Your Legal Rights When A Neighbor's Trees Encroach On Your Property
Many private property owners like trees. They look good. When large enough, their leaf canopies provide shade during the summer.
But trees also grow. As trees mature, their root systems spread underground (or sometimes visibly right on the surface). And their canopies widen, crossing property lines and sometimes causing branches or limbs to hang over neighbors' houses or buildings. Many people don't realize this, but when your trees' roots, branches, or limbs cross onto someone else's property, even in the air, you’re trespassing on that neighbor's property.
Of course, usually neither the owner of the tree nor the neighbor do anything about it. But sometimes neighbor disputes occur, soon devolving into arguments over everything, including encroaching tree roots, limbs, and branches. Other times, the roots or limbs legitimately pose an actual or future property damage issue. So what can be done legally in that situation?
A healthy tree with limbs or branches that simply overhang neighboring property or whose roots cross property lines without damaging anything is the simplest situation to address legally. The owner of a healthy tree whose roots, limbs, or branches are encroaching on neighboring property has no legal obligation to do anything about the natural growth of that tree. Adjoining landowners would have the right, at their expense, to cut back to the property line any such encroaching components of the tree, but that's it. If in doing so, the neighboring landowner injures the tree or causes it to be destroyed, that landowner could actually be liable to the tree owner for money damages. The right to cut encroaching roots, limbs, or branches back to the property line exists regardless of whether they're causing or may cause a nuisance or property damage.

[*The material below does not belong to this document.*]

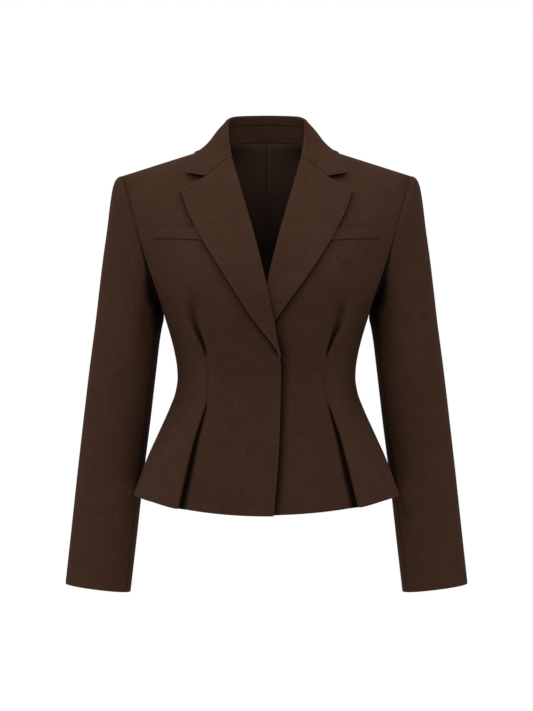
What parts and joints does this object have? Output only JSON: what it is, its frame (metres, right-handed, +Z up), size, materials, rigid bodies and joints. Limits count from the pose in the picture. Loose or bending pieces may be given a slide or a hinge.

The analysis changes when encroaching trees pose actual or imminent harm to neighboring property. Tree roots may be damaging the adjoining land or structures (usually foundations) on the neighboring land. Tree limbs can be about to fall or actually fall and damage property on the neighboring land. The neighboring landowner has much greater rights against the tree owner in such situations. The tree owner can be required by a court to cut back the encroaching tree roots or limbs, even if not damage has yet occurred but is merely imminent. Under certain circumstances, a tree owner can also be sued for property damage caused by encroaching tree roots or limbs.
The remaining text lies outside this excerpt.